The pipeline carries about 40% of UK supplies and links 85 North Sea Oil and Gas assets to the UK mainland. The transaction includes the Kinneil Terminal.

Mr Ratcliffe, chairman and founder of Ineos which operates the Grangemouth complex, said: “The North Sea continues to present new opportunities for Ineos.”

The Forties pipeline was opened in 1975 by BP and consists of more than 100 miles of pipes with the capacity to transport 575,000 barrels of oil a day from fields in the North Sea and several Norwegian fields.

Switzerland-based Mr Ratcliffe said: “The Forties Pipeline System is a UK strategic asset and was originally designed to work together to feed the Grangemouth refinery and petrochemical facilities.

“We have a strong track record of acquiring non-core assets and improving their efficiency and reliability, securing long-term employment and investment.”

BP chief executive Bob Dudley said: “While the Forties pipeline had great significance in BP’s history, our business here is now centred around our major offshore interests west of Shetland and in the Central North Sea.”

Mr Dudley is facing a 30% cut in his pay packaged, according to reports. His maximum annual pay over the next three years will be around £12.2m ($15.2m), including his salary, an annual bonus of £3.3m, and a long-term share incentive plan award of £7.4m.

This compares to his previous pay package valued at £17.4m, meaning that BP has slashed more than £5m from Dudley’s potential pay.

The change is expected to be outlined in BP’s annual report due to be released later this week.

> 4 April update: Parkmead, the UK and Netherlands focused independent oil and gas group, has nearly doubled its stake in the major Sanda North and Sanda South structures in the West of Shetland area of the UK North Sea.

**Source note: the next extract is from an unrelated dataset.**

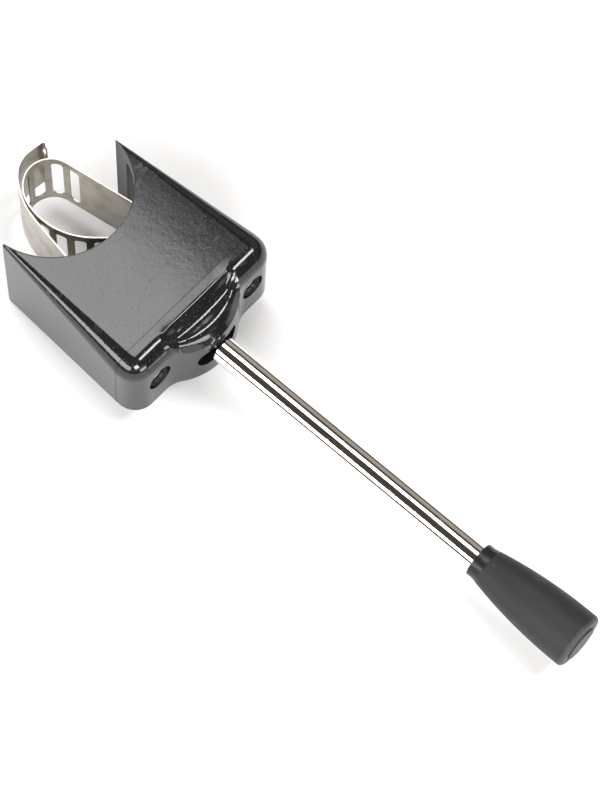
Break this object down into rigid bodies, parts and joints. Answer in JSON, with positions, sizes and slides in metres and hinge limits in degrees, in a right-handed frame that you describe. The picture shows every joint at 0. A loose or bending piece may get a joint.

Tom Cross, executive chairman, said: “We are delighted to have nearly doubled our stake in the very large Sanda North and Sanda South prospects, which have the potential to add major value to the company.

“The West of Shetland is an area that we understand well, and this increased stake further builds on the strength of Parkmead’s asset portfolio in the UK.

We are pleased that high-impact exploration close to our acreage could add further regional value to Parkmead’s assets, at no cost to our company.

“The team at Parkmead is working intensively to evaluate and execute further value-adding opportunities in our core areas of the UK and Netherlands.

Keith Brown

Keith Brown: backing centre (photo by Terry Murden – DB Media Services)

> A £16 million Centre of Excellence focused on the £50 billion subsea sector is today being launched in East Kilbride.

It is led by German outfit TÜV SÜD, a provider of research and development, consultancy and testing to the international oil & gas industry.

TÜV SÜD AG will invest £11.1m backed by a £4.9m research and development grant from Scottish Enterprise. The project marks the largest capital investment to date in the company’s UK business. It will create at least 17 jobs and safeguard a further 82.  

The centre will provide opportunities for company-led industrial projects, development work with SMEs, hands-on training for the industry and academic research.

The subsea sector is already home to 370 companies in Scotland and the CoE will offer potential benefits to companies in other sectors such as nuclear power, food and drink, aerospace and renewable energy.

The announcement comes during a visit by Economy Secretary Keith Brown to the Scottish Enterprise Technology Park in East Kilbride where the new facility will be built over the next two years.   

He said: “It is a testament to the international standing of the oil and gas sector in Scotland that the company has chosen to make this investment.

‘It also reflects the bright future that the oil and gas industry and its supply chain can enjoy, especially when supported by innovations such as this Centre for Excellence for Flow Measurement and Fluid Mechanics‎.”